Corte Constitucional italiana é a ‘esperança’
A “esperança” dos descendentes de italianos fica por conta da Corte Constitucional, que poderia julgar a lei como inconstitucional, dizem os especialistas.
Para Manzini, uma lei com este texto afetaria um status jurídico originário, “violando os princípios da irretroatividade das leis e da confiança legítima na segurança do ordenamento jurídico”. Isso porque descendentes de italianos são considerados italianos desde o seu nascimento, mesmo nascidos no exterior, pelo princípio juris sanguinis adotado na Itália.

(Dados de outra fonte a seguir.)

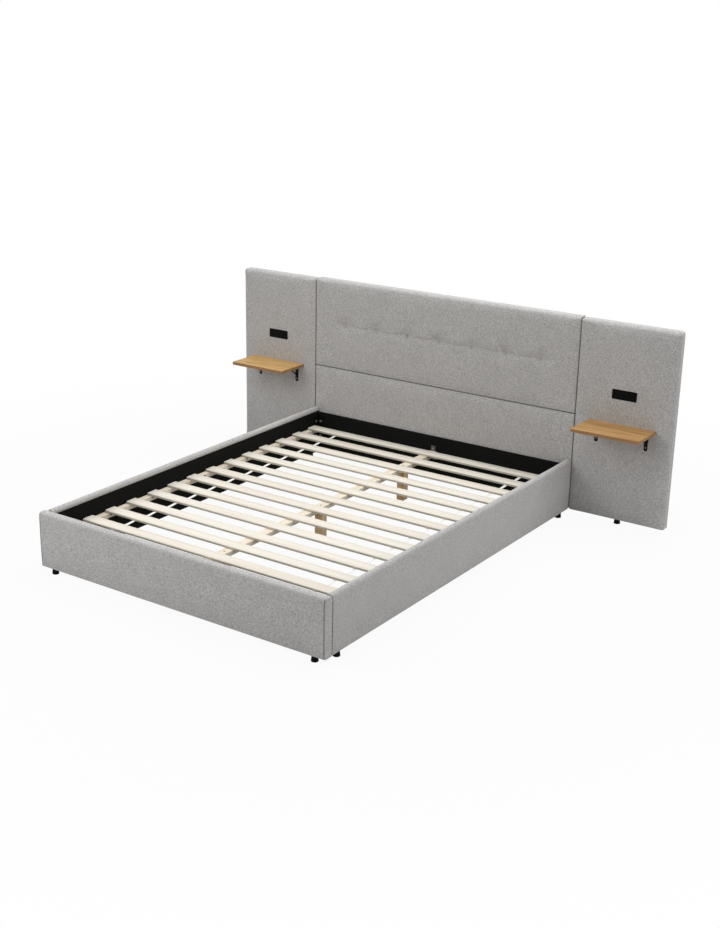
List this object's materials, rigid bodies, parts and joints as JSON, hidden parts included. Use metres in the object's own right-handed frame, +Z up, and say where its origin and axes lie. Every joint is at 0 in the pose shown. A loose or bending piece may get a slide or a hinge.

Portanto, o texto atual retroage retirando o direito de pessoas já nascidas, que já eram consideradas italianas, o que vai contra a Constituição italiana, dizem os especialistas. Para que não haja inconstitucionalidade, o texto deveria valer apenas para os nascidos após a data de publicação do decreto, explicam.
A visão é compartilhada por diversos especialistas no tema consultados pelo Estadão. “O decreto está dizendo que pessoas que nasceram italianas não são mais italianas, ou seja, desconstitui um direito que já havia, e isso fere a Constituição Italiana e o princípio da proteção ao direito adquirido”, diz Dias.
A emenda proposta no Senado que coloca como pré-requisito que um dos pais do descendente tenha morado na Itália por dois anos também é considerada inconstitucional por especialistas, pois acrescenta um critério impossível de ser adquirido por parte dos descendentes, já que “ninguém consegue retroagir no tempo para que os pais morem dois anos na Itália antes de seu nascimento”, explica Gioppo.
A aplicação da norma ainda resultaria num fenômeno de desnacionalização em massa, “contrário a todos os princípios constitucionais internos e internacionais”, acrescenta Manzini, que diz que contestará a inconstitucionalidade da lei na Justiça italiana.
Outros advogados também dizem já ter entrado com ações - ou que pretendem entrar após a aprovação final da lei - para reverter a medida. Porém, uma possível reversão das restrições não é garantida e poderia levar bastante tempo.